[Records from a data collection]

-*-

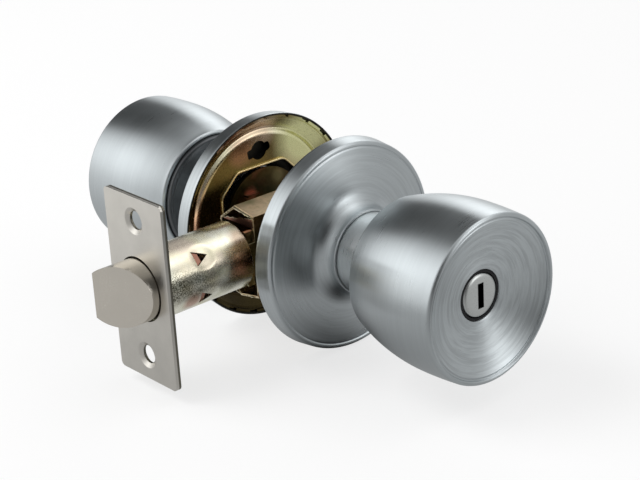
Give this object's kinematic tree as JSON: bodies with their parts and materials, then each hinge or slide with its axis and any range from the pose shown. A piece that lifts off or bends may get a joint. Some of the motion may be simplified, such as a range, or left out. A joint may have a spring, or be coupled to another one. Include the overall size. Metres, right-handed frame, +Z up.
{
  "type": "tubular knob lock",
  "caption": "Tubular privacy knob lock: two round knobs on roses turn a spindle that draws a sprung latch bolt; a turn button and a coin slot lock it.",
  "frame": {"origin": "where the spindle axis crosses the latch axis, in the middle of the door bore", "axes": "+Y along the spindle from the outside knob to the inside knob, -X out of the door edge along the latch bolt, +Z up"},
  "size_m": [0.1055, 0.1635, 0.065],
  "materials": {
    "stainless": "fine circular brushing",
    "satin_nickel": "satin nickel plating",
    "yellow_zinc": "iridescent yellow passivated zinc plating",
    "dull_zinc": "dull yellow zinc plating",
    "spring_steel": "oiled spring steel",
    "black_nylon": "moulded"
  },
  "bodies": {
    "door_set": {"outside_rose": "stainless", "outside_mounting_plate": "yellow_zinc", "outside_thrust_bush": "black_nylon", "outside_return_spring": "spring_steel", "inside_rose": "stainless", "inside_mounting_plate": "yellow_zinc", "inside_thrust_bush": "black_nylon", "inside_return_spring": "spring_steel", "faceplate": "satin_nickel", "backing_plate": "satin_nickel", "latch_tube": "yellow_zinc", "rear_case": "yellow_zinc", "spring_seat": "dull_zinc", "bolt_spring": "spring_steel"},
    "knobs": {"outside_knob_shell": "stainless", "outside_knob_core": "stainless", "outside_disc_guide": "black_nylon", "outside_retaining_ring": "spring_steel", "outside_spring_driver": "dull_zinc", "inside_knob_shell": "stainless", "inside_knob_core": "stainless", "inside_button_guide": "black_nylon", "inside_retaining_ring": "spring_steel", "inside_spring_driver": "dull_zinc", "spindle": "yellow_zinc", "outside_end_cap": "yellow_zinc", "inside_end_cap": "yellow_zinc"},
    "lock_bar": {"release_disc": "satin_nickel", "release_disc_clip": "spring_steel", "turn_button": "satin_nickel", "turn_button_clip": "spring_steel", "locking_bar": "spring_steel", "lock_cam": "dull_zinc"},
    "lug": {"lock_lug": "dull_zinc"},
    "cam": {"latch_cam": "dull_zinc"},
    "retractor_slide": {"retractor": "dull_zinc"},
    "bolt": {"bolt_head": "satin_nickel", "bolt_tail": "yellow_zinc", "bolt_pin": "spring_steel"}
  },
  "joints": [
    {"name": "knob_turn", "type": "hinge", "parent": "door_set", "child": "knobs", "pos_m": [0, 0, 0], "axis": [0, 1, 0], "range_deg": [0, 60], "stiffness_Nm_per_rad": 0.2, "springref_deg": -22.92, "deforming": ["outside_return_spring", "inside_return_spring", "bolt_spring"]},
    {"name": "cam_turn", "type": "hinge", "parent": "door_set", "child": "cam", "pos_m": [0, 0, 0], "axis": [0, 1, 0], "range_deg": [0, 60]},
    {"name": "retractor_draw", "type": "slide", "parent": "door_set", "child": "retractor_slide", "axis": [1, 0, 0], "range_m": [0, 0.0113]},
    {"name": "bolt_push", "type": "slide", "parent": "retractor_slide", "child": "bolt", "axis": [1, 0, 0], "range_m": [0, 0.0103], "stiffness_N_per_m": 250, "springref_m": -0.01, "deforming": ["bolt_spring"]},
    {"name": "lock_turn", "type": "hinge", "parent": "knobs", "child": "lock_bar", "pos_m": [0, 0, 0], "axis": [0, 1, 0], "range_deg": [0, 90]},
    {"name": "lug_slide", "type": "slide", "parent": "knobs", "child": "lug", "axis": [1, 0, 0], "range_m": [0, 0.0015]}
  ],
  "couplings": [
    {"joint": "cam_turn", "follows": "knob_turn", "ratio": 1},
    {"joint": "retractor_draw", "follows": "knob_turn", "m_per_rad": 0.01079},
    {"joint": "lug_slide", "follows": "lock_turn", "m_per_rad": 0.000954}
  ]
}
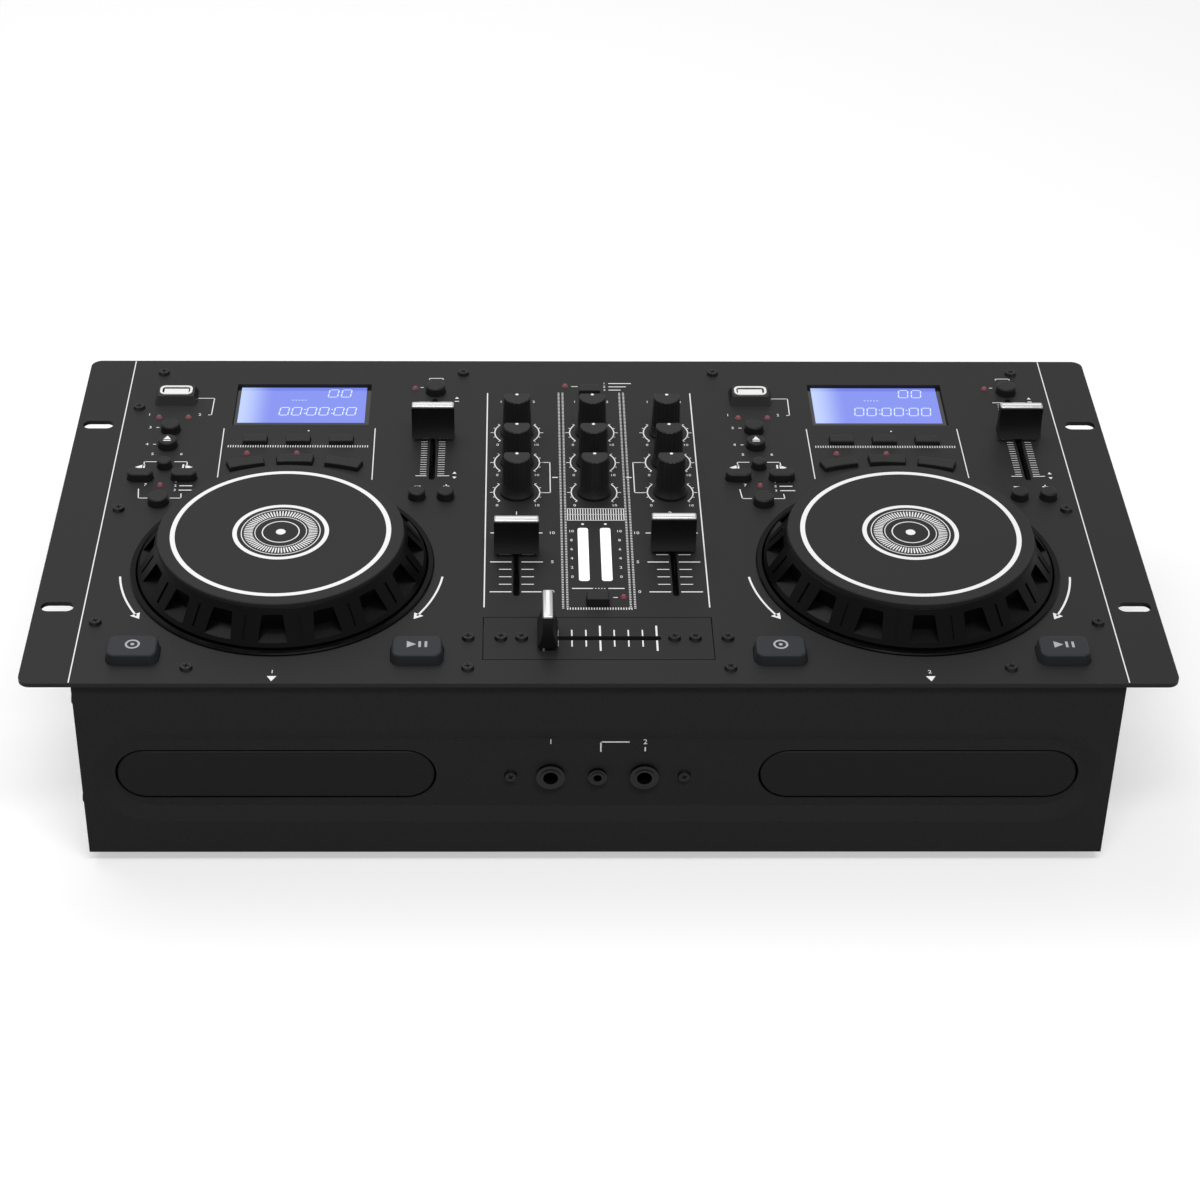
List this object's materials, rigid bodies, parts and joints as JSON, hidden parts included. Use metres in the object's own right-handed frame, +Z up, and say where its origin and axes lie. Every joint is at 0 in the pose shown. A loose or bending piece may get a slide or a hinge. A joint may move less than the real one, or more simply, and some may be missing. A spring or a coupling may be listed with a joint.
{
  "type": "two-deck disc player with mixer",
  "caption": "Rack-width disc player with two trays, jog wheels and displays, and a mixer with knobs and faders between the decks.",
  "frame": {"origin": "on the surface that the feet stand on, under the middle of the top panel", "axes": "+X to the user's right along the panel, +Y to the back (sockets), +Z up out of the panel"},
  "size_m": [0.4826, 0.2586, 0.1195],
  "materials": {
    "black_steel": "fine matte powder coat",
    "front_steel": "satin paint",
    "foot_rubber": "matte",
    "jog_plastic": "satin",
    "well_plastic": "matte",
    "display_window": "clear over a blue backlit panel",
    "key_plastic": "satin",
    "pad_plastic": "satin",
    "cap_plastic": "matte with a silver ridge",
    "knob_rubber": "soft matte",
    "lamp_plastic": "tinted",
    "socket_plastic": "gloss",
    "board_green": "solder mask",
    "fader_steel": "plated",
    "tray_plastic": "matte",
    "supply_metal": "plain",
    "screw_steel": "black",
    "rca_metal": "plated barrels on plastic blocks"
  },
  "bodies": {
    "base": {"top_panel": "black_steel", "chassis_tub": "black_steel", "front_panel": "front_steel", "feet": "foot_rubber", "jog_wells": "well_plastic", "display_modules": "display_window", "crossfader_plate": "black_steel", "indicator_lamps": "lamp_plastic", "usb_sockets": "socket_plastic", "control_boards": "board_green", "fader_bodies": "fader_steel", "disc_loaders": "tray_plastic", "front_sockets": "socket_plastic", "rear_sockets": "rca_metal", "power_inlet": "socket_plastic", "power_supply": "supply_metal", "panel_screws": "screw_steel"},
    "jog_wheel_left": {"jog_wheel_left": "jog_plastic"},
    "jog_wheel_right": {"jog_wheel_right": "jog_plastic"},
    "disc_tray_left": {"disc_tray_left": "tray_plastic"},
    "disc_tray_right": {"disc_tray_right": "tray_plastic"},
    "crossfader_cap": {"crossfader_cap": "cap_plastic"},
    "pitch_fader_cap_left": {"pitch_fader_cap_left": "cap_plastic"},
    "pitch_fader_cap_right": {"pitch_fader_cap_right": "cap_plastic"},
    "channel_fader_cap_left": {"channel_fader_cap_left": "cap_plastic"},
    "channel_fader_cap_right": {"channel_fader_cap_right": "cap_plastic"},
    "power_rocker": {"power_rocker": "socket_plastic"},
    "gain_knob_left": {"gain_knob_left": "knob_rubber"},
    "treble_knob_left": {"treble_knob_left": "knob_rubber"},
    "bass_knob_left": {"bass_knob_left": "knob_rubber"},
    "master_knob": {"master_knob": "knob_rubber"},
    "cue_mix_knob": {"cue_mix_knob": "knob_rubber"},
    "headphone_knob": {"headphone_knob": "knob_rubber"},
    "gain_knob_right": {"gain_knob_right": "knob_rubber"},
    "treble_knob_right": {"treble_knob_right": "knob_rubber"},
    "bass_knob_right": {"bass_knob_right": "knob_rubber"},
    "cue_button_left": {"cue_button_left": "pad_plastic"},
    "play_button_left": {"play_button_left": "pad_plastic"},
    "cue_button_right": {"cue_button_right": "pad_plastic"},
    "play_button_right": {"play_button_right": "pad_plastic"},
    "select_button_left": {"select_button_left": "key_plastic"},
    "eject_button_left": {"eject_button_left": "key_plastic"},
    "track_button_left": {"track_button_left": "key_plastic"},
    "jog_mode_button_left": {"jog_mode_button_left": "key_plastic"},
    "pitch_button_left": {"pitch_button_left": "key_plastic"},
    "pitch_bend_buttons_left": {"pitch_bend_buttons_left": "key_plastic"},
    "search_buttons_left": {"search_buttons_left": "key_plastic"},
    "display_keys_left": {"display_keys_left": "key_plastic"},
    "loop_keys_left": {"loop_keys_left": "key_plastic"},
    "select_button_right": {"select_button_right": "key_plastic"},
    "eject_button_right": {"eject_button_right": "key_plastic"},
    "track_button_right": {"track_button_right": "key_plastic"},
    "jog_mode_button_right": {"jog_mode_button_right": "key_plastic"},
    "pitch_button_right": {"pitch_button_right": "key_plastic"},
    "pitch_bend_buttons_right": {"pitch_bend_buttons_right": "key_plastic"},
    "search_buttons_right": {"search_buttons_right": "key_plastic"},
    "display_keys_right": {"display_keys_right": "key_plastic"},
    "loop_keys_right": {"loop_keys_right": "key_plastic"},
    "source_button": {"source_button": "key_plastic"},
    "relay_button": {"relay_button": "key_plastic"}
  },
  "joints": [
    {"name": "jog_turn_left", "type": "hinge", "parent": "base", "child": "jog_wheel_left", "pos_m": [-0.137, -0.0442, 0.1], "axis": [0, 0, 1], "continuous": true},
    {"name": "jog_turn_right", "type": "hinge", "parent": "base", "child": "jog_wheel_right", "pos_m": [0.137, -0.0442, 0.1], "axis": [0, 0, 1], "continuous": true},
    {"name": "tray_slide_left", "type": "slide", "parent": "base", "child": "disc_tray_left", "axis": [0, -1, 0], "range_m": [0, 0.135]},
    {"name": "tray_slide_right", "type": "slide", "parent": "base", "child": "disc_tray_right", "axis": [0, -1, 0], "range_m": [0, 0.135]},
    {"name": "crossfader_slide", "type": "slide", "parent": "base", "child": "crossfader_cap", "axis": [1, 0, 0], "range_m": [0, 0.045]},
    {"name": "pitch_fader_slide_left", "type": "slide", "parent": "base", "child": "pitch_fader_cap_left", "axis": [0, 1, 0], "range_m": [-0.0328, 0.0312]},
    {"name": "pitch_fader_slide_right", "type": "slide", "parent": "base", "child": "pitch_fader_cap_right", "axis": [0, 1, 0], "range_m": [-0.0328, 0.0312]},
    {"name": "channel_fader_slide_left", "type": "slide", "parent": "base", "child": "channel_fader_cap_left", "axis": [0, 1, 0], "range_m": [-0.0298, 0.0152]},
    {"name": "channel_fader_slide_right", "type": "slide", "parent": "base", "child": "channel_fader_cap_right", "axis": [0, 1, 0], "range_m": [-0.032, 0.013]},
    {"name": "power_rocker_tilt", "type": "hinge", "parent": "base", "child": "power_rocker", "pos_m": [0.134, 0.12025, 0.05], "axis": [1, 0, 0], "range_deg": [0, 12]},
    {"name": "gain_left_turn", "type": "hinge", "parent": "base", "child": "gain_knob_left", "pos_m": [-0.0344, 0.0642, 0.11], "axis": [0, 0, 1], "range_deg": [-150, 150]},
    {"name": "treble_left_turn", "type": "hinge", "parent": "base", "child": "treble_knob_left", "pos_m": [-0.0344, 0.0385, 0.11], "axis": [0, 0, 1], "range_deg": [-150, 150]},
    {"name": "bass_left_turn", "type": "hinge", "parent": "base", "child": "bass_knob_left", "pos_m": [-0.0344, 0.0136, 0.11], "axis": [0, 0, 1], "range_deg": [-150, 150]},
    {"name": "master_turn", "type": "hinge", "parent": "base", "child": "master_knob", "pos_m": [0.0007, 0.0642, 0.11], "axis": [0, 0, 1], "range_deg": [-150, 150]},
    {"name": "cue_mix_turn", "type": "hinge", "parent": "base", "child": "cue_mix_knob", "pos_m": [0.0007, 0.0385, 0.11], "axis": [0, 0, 1], "range_deg": [-150, 150]},
    {"name": "headphone_turn", "type": "hinge", "parent": "base", "child": "headphone_knob", "pos_m": [0.0007, 0.0136, 0.11], "axis": [0, 0, 1], "range_deg": [-150, 150]},
    {"name": "gain_right_turn", "type": "hinge", "parent": "base", "child": "gain_knob_right", "pos_m": [0.0354, 0.0642, 0.11], "axis": [0, 0, 1], "range_deg": [-150, 150]},
    {"name": "treble_right_turn", "type": "hinge", "parent": "base", "child": "treble_knob_right", "pos_m": [0.0354, 0.0385, 0.11], "axis": [0, 0, 1], "range_deg": [-150, 150]},
    {"name": "bass_right_turn", "type": "hinge", "parent": "base", "child": "bass_knob_right", "pos_m": [0.0354, 0.0136, 0.11], "axis": [0, 0, 1], "range_deg": [-150, 150]},
    {"name": "cue_button_left_press", "type": "slide", "parent": "base", "child": "cue_button_left", "axis": [0, 0, -1], "range_m": [0, 0.001], "stiffness_N_per_m": 2000},
    {"name": "play_button_left_press", "type": "slide", "parent": "base", "child": "play_button_left", "axis": [0, 0, -1], "range_m": [0, 0.001], "stiffness_N_per_m": 2000},
    {"name": "cue_button_right_press", "type": "slide", "parent": "base", "child": "cue_button_right", "axis": [0, 0, -1], "range_m": [0, 0.001], "stiffness_N_per_m": 2000},
    {"name": "play_button_right_press", "type": "slide", "parent": "base", "child": "play_button_right", "axis": [0, 0, -1], "range_m": [0, 0.001], "stiffness_N_per_m": 2000},
    {"name": "select_button_left_press", "type": "slide", "parent": "base", "child": "select_button_left", "axis": [0, 0, -1], "range_m": [0, 0.001], "stiffness_N_per_m": 1500},
    {"name": "eject_button_left_press", "type": "slide", "parent": "base", "child": "eject_button_left", "axis": [0, 0, -1], "range_m": [0, 0.001], "stiffness_N_per_m": 1500},
    {"name": "track_button_left_press", "type": "slide", "parent": "base", "child": "track_button_left", "axis": [0, 0, -1], "range_m": [0, 0.001], "stiffness_N_per_m": 1500},
    {"name": "jog_mode_button_left_press", "type": "slide", "parent": "base", "child": "jog_mode_button_left", "axis": [0, 0, -1], "range_m": [0, 0.001], "stiffness_N_per_m": 1500},
    {"name": "pitch_button_left_press", "type": "slide", "parent": "base", "child": "pitch_button_left", "axis": [0, 0, -1], "range_m": [0, 0.001], "stiffness_N_per_m": 1500},
    {"name": "pitch_bend_buttons_left_press", "type": "slide", "parent": "base", "child": "pitch_bend_buttons_left", "axis": [0, 0, -1], "range_m": [0, 0.001], "stiffness_N_per_m": 1500},
    {"name": "search_buttons_left_press", "type": "slide", "parent": "base", "child": "search_buttons_left", "axis": [0, 0, -1], "range_m": [0, 0.001], "stiffness_N_per_m": 1500},
    {"name": "display_keys_left_press", "type": "slide", "parent": "base", "child": "display_keys_left", "axis": [0, 0, -1], "range_m": [0, 0.001], "stiffness_N_per_m": 1500},
    {"name": "loop_keys_left_press", "type": "slide", "parent": "base", "child": "loop_keys_left", "axis": [0, 0, -1], "range_m": [0, 0.001], "stiffness_N_per_m": 1500},
    {"name": "select_button_right_press", "type": "slide", "parent": "base", "child": "select_button_right", "axis": [0, 0, -1], "range_m": [0, 0.001], "stiffness_N_per_m": 1500},
    {"name": "eject_button_right_press", "type": "slide", "parent": "base", "child": "eject_button_right", "axis": [0, 0, -1], "range_m": [0, 0.001], "stiffness_N_per_m": 1500},
    {"name": "track_button_right_press", "type": "slide", "parent": "base", "child": "track_button_right", "axis": [0, 0, -1], "range_m": [0, 0.001], "stiffness_N_per_m": 1500},
    {"name": "jog_mode_button_right_press", "type": "slide", "parent": "base", "child": "jog_mode_button_right", "axis": [0, 0, -1], "range_m": [0, 0.001], "stiffness_N_per_m": 1500},
    {"name": "pitch_button_right_press", "type": "slide", "parent": "base", "child": "pitch_button_right", "axis": [0, 0, -1], "range_m": [0, 0.001], "stiffness_N_per_m": 1500},
    {"name": "pitch_bend_buttons_right_press", "type": "slide", "parent": "base", "child": "pitch_bend_buttons_right", "axis": [0, 0, -1], "range_m": [0, 0.001], "stiffness_N_per_m": 1500},
    {"name": "search_buttons_right_press", "type": "slide", "parent": "base", "child": "search_buttons_right", "axis": [0, 0, -1], "range_m": [0, 0.001], "stiffness_N_per_m": 1500},
    {"name": "display_keys_right_press", "type": "slide", "parent": "base", "child": "display_keys_right", "axis": [0, 0, -1], "range_m": [0, 0.001], "stiffness_N_per_m": 1500},
    {"name": "loop_keys_right_press", "type": "slide", "parent": "base", "child": "loop_keys_right", "axis": [0, 0, -1], "range_m": [0, 0.001], "stiffness_N_per_m": 1500},
    {"name": "source_button_press", "type": "slide", "parent": "base", "child": "source_button", "axis": [0, 0, -1], "range_m": [0, 0.001], "stiffness_N_per_m": 1500},
    {"name": "relay_button_press", "type": "slide", "parent": "base", "child": "relay_button", "axis": [0, 0, -1], "range_m": [0, 0.001], "stiffness_N_per_m": 1500}
  ]
}
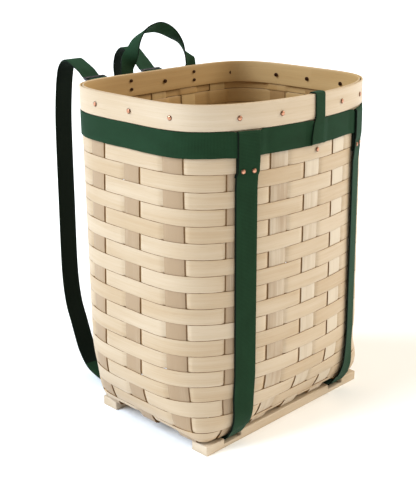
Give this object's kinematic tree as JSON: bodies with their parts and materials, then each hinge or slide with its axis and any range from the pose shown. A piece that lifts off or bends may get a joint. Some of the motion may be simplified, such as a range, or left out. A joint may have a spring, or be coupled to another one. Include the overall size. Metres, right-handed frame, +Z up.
{
  "type": "pack basket",
  "caption": "Tall woven splint basket with flat bent rim hoops, wooden skids, a webbing harness with shoulder straps and a carrying handle, for loads carried on the back",
  "frame": {"origin": "under the middle of the whole outline, straps included, on the floor that the skids stand on", "axes": "+Z up, +X across the width, +Y towards the wearer's back, so the outer face with the two long straps looks to -Y"},
  "size_m": [0.3804, 0.4434, 0.5266],
  "materials": {
    "ash_splint": "pale sanded hardwood splint, clear finish",
    "rim_ash": "smooth bent hardwood, clear finish",
    "skid_wood": "planed hardwood, clear finish",
    "green_webbing": "dark green woven webbing, matt",
    "copper": "bright copper",
    "buckle_black": "black, semi-gloss"
  },
  "bodies": {
    "basket": {"band_keeper": "green_webbing", "base_filler_cross_1": "ash_splint", "base_filler_cross_2": "ash_splint", "base_filler_long_1": "ash_splint", "base_filler_long_2": "ash_splint", "base_filler_long_3": "ash_splint", "base_filler_long_4": "ash_splint", "front_rivet_left_1": "copper", "front_rivet_left_2": "copper", "front_rivet_right_1": "copper", "front_rivet_right_2": "copper", "front_strap_left": "green_webbing", "front_strap_right": "green_webbing", "handle_rivet_left_1": "copper", "handle_rivet_left_2": "copper", "handle_rivet_right_1": "copper", "handle_rivet_right_2": "copper", "handle_tab_left": "green_webbing", "handle_tab_right": "green_webbing", "harness_band": "green_webbing", "keeper_rivet": "copper", "rim_inner": "rim_ash", "rim_outer": "rim_ash", "skid_front": "skid_wood", "skid_rear": "skid_wood", "stake_cross_1": "ash_splint", "stake_cross_2": "ash_splint", "stake_cross_3": "ash_splint", "stake_long_1": "ash_splint", "stake_long_2": "ash_splint", "stake_long_3": "ash_splint", "stake_long_4": "ash_splint", "stake_long_5": "ash_splint", "strap_tab_left": "green_webbing", "strap_tab_right": "green_webbing", "weaver_01": "ash_splint", "weaver_02": "ash_splint", "weaver_03": "ash_splint", "weaver_04": "ash_splint", "weaver_05": "ash_splint", "weaver_06": "ash_splint", "weaver_07": "ash_splint", "weaver_08": "ash_splint", "weaver_09": "ash_splint", "weaver_10": "ash_splint", "weaver_11": "ash_splint", "weaver_12": "ash_splint", "weaver_13": "ash_splint", "weaver_14": "ash_splint", "weaver_15": "ash_splint", "weaver_16": "ash_splint", "weaver_17": "ash_splint", "weaver_18": "ash_splint", "weaver_19": "ash_splint", "weaver_20": "ash_splint"},
    "strap_left": {"shoulder_strap_left": "green_webbing", "strap_buckle_left": "buckle_black"},
    "strap_right": {"shoulder_strap_right": "green_webbing", "strap_buckle_right": "buckle_black"},
    "handle": {"carry_handle": "green_webbing"}
  },
  "joints": [
    {"name": "strap_swing_left", "type": "hinge", "parent": "basket", "child": "strap_left", "pos_m": [-0.11, 0.02988, 0.0067], "axis": [0.1236, 0.2264, 0.9662], "range_deg": [-15, 40]},
    {"name": "strap_swing_right", "type": "hinge", "parent": "basket", "child": "strap_right", "pos_m": [0.11, 0.02988, 0.0067], "axis": [-0.1236, 0.2264, 0.9662], "range_deg": [-40, 15]},
    {"name": "handle_fold", "type": "hinge", "parent": "basket", "child": "handle", "pos_m": [0, 0.07802, 0.4602], "axis": [1, 0, 0], "range_deg": [-15, 80]}
  ]
}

-*-

Look through the entries above; copy every line holding the string "where".

CORRECT ANSWER:
  "frame": {"origin": "where the spindle axis crosses the latch axis, in the middle of the door bore", "axes": "+Y along the spindle from the outside knob to the inside knob, -X out of the door edge along the latch bolt, +Z up"},
List this object's materials, rigid bodies, parts and joints as JSON, hidden parts included. Use metres in the object's own right-handed frame, +Z up, and say where its origin and axes lie. Every joint is at 0 in the pose shown. A loose or bending piece may get a slide or a hinge. A joint may move less than the real one, or more simply, and some may be missing. A spring or a coupling may be listed with a joint.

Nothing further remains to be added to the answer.